Did just that. The sausages were delicious, so this actually cheered me up from slaving in the kitchen. Go Andouille!

Step 6.

Place the sausage on the bread. Top with the thickened red bean mixture, and top with Creole mustard. Cut into 2 sections, and serve immediately.

So, for half assing most of this, I actually came up with a really hearty, somewhat more gourmet version of a sloppy Joe. It was really delicious because it wasn’t greasy, but the sausage and the pork fulfilled the meat lover in me, and my family.
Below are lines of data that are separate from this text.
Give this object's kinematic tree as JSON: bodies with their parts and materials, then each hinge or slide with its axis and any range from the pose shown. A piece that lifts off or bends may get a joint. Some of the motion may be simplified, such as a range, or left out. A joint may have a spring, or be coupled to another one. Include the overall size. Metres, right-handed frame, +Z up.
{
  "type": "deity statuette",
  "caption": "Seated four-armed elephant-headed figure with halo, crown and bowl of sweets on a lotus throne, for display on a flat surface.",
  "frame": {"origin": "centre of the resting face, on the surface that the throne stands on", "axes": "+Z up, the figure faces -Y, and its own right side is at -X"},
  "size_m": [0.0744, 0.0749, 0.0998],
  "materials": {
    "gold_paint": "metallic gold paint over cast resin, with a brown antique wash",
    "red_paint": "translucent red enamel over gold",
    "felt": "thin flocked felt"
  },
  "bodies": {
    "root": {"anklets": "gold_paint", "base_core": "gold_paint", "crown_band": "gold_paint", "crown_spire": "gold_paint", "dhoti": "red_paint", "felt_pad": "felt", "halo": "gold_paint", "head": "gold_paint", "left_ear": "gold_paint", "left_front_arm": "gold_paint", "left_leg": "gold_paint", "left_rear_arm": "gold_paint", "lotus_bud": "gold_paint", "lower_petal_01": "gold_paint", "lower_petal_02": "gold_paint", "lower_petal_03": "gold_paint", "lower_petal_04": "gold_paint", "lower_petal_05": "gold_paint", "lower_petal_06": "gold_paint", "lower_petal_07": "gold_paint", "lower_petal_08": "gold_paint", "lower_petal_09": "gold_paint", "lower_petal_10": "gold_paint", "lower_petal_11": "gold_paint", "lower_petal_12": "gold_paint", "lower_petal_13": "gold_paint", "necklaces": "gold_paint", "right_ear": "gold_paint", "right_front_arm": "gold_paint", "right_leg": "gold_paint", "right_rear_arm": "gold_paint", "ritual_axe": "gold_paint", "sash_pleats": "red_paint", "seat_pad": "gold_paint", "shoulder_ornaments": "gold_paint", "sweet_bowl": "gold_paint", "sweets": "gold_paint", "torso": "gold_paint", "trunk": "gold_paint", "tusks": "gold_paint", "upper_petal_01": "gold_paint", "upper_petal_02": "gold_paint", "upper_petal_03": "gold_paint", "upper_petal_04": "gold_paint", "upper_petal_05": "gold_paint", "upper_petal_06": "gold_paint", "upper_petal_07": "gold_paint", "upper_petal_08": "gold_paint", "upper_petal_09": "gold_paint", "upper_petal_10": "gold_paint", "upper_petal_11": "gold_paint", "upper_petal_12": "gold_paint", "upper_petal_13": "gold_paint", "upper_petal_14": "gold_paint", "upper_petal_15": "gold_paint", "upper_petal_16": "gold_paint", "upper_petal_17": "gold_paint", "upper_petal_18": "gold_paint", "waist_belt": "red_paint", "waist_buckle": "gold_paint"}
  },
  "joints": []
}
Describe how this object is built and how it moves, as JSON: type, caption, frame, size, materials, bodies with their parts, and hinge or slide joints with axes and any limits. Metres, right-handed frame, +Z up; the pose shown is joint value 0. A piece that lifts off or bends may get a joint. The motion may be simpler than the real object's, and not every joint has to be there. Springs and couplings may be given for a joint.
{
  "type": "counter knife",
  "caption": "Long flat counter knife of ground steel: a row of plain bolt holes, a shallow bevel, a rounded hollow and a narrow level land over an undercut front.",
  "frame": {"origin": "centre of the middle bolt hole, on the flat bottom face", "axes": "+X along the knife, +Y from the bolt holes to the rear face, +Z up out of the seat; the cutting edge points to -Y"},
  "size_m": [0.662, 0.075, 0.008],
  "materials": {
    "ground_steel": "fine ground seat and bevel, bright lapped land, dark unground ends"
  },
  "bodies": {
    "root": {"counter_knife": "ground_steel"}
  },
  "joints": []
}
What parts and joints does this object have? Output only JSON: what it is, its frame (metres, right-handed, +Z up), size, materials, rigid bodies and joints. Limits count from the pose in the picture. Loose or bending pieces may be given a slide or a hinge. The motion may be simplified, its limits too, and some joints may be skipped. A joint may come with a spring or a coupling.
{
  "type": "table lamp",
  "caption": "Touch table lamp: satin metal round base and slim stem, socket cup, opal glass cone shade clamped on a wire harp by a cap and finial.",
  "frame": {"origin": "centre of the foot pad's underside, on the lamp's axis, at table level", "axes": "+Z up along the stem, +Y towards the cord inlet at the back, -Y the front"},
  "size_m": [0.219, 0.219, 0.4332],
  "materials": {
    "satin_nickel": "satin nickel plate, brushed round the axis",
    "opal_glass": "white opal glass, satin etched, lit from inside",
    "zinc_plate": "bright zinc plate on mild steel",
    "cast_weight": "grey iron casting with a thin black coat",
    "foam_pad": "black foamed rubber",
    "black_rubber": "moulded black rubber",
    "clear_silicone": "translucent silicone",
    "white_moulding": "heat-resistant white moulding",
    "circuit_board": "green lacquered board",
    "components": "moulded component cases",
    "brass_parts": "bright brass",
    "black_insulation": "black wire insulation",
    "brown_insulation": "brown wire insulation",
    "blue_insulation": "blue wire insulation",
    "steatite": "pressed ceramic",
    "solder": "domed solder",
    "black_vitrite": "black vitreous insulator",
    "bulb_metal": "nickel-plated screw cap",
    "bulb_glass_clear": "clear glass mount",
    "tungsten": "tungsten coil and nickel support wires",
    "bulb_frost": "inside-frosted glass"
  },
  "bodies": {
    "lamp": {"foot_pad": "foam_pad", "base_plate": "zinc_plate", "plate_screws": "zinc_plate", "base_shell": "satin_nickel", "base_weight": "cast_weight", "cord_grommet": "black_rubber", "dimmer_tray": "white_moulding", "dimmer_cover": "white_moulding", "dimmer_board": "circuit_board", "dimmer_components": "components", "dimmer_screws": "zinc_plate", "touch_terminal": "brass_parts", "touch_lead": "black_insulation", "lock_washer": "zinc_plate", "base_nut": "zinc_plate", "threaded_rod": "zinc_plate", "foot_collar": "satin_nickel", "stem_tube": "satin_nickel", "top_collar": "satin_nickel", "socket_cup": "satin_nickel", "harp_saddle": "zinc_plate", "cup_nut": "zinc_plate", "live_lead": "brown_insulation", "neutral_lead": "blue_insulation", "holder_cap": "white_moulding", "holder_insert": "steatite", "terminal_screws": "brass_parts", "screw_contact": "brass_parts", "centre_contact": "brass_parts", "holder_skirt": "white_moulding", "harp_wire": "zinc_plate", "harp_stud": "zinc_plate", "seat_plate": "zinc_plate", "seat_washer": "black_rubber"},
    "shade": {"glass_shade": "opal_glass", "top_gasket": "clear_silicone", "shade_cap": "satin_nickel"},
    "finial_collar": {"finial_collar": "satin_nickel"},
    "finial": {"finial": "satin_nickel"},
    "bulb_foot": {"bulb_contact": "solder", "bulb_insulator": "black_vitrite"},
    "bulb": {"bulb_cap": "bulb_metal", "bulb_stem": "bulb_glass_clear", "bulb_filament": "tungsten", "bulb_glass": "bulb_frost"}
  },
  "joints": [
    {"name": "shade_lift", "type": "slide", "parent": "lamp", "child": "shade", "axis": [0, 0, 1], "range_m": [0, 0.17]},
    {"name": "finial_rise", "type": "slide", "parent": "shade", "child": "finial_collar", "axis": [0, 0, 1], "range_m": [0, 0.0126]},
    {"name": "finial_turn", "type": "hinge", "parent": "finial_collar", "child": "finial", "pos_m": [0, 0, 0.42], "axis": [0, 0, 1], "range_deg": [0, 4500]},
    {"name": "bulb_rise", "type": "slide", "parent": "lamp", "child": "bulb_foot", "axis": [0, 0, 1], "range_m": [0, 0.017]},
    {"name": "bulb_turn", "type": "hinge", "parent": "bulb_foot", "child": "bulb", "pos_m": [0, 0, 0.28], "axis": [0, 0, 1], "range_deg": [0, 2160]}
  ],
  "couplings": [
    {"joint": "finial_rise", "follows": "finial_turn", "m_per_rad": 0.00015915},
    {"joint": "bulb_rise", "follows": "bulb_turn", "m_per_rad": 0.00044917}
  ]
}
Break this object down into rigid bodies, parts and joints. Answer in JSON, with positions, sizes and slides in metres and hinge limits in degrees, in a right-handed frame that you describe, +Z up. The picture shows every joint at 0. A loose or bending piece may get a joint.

My mother was pleased because it wasn’t too spicy for her, as we omitted the red pepper. My father seemed to enjoy it, though he didn’t like the taste of the dijon in the Creole mustard. Oh yes, that’s another thing I had to do: make the creole mustard. Not a hard thing to do, but my dad felt like the kick of dijon took away from the dish, so he only had a small helping of the Creole mustard I whipped up. Paul felt the same way about the mustard mixture and ate the sandwich completely without it. Overall though, my family enjoyed the main course and wanted to make this dish again the future.

I kept the bean concoction for days after (it makes a lot, so the “serves 2” doesn’t make sense to me…I served a family of four and had like, pork bean pasta for days after.)

Overall, this cookbook is really interesting and inspires ideas in how I see making sandwiches after giving it more consideration. Don’t mistake my frustration for hate for the book. It’s just that with my work schedule and lifestyle, this book is impossible for me to be sincere to its instructions. If I somehow had a weekend off, I’d make a recipe from this book. The lack of pictures reflects the depleting amount of energy I had after work + trying to make something workable with this recipe. For a workaholic like me, I’d either have to find a workaround in the recipes or go out and eat a Po Boy made by a pro, unlike I.

Please don’t hate me Todd-Michael St. Pierre! If I had time off I’d really give the recipes more love. Work is where my soul dies and it wants to watch TV after, I’m lucky if I even feed.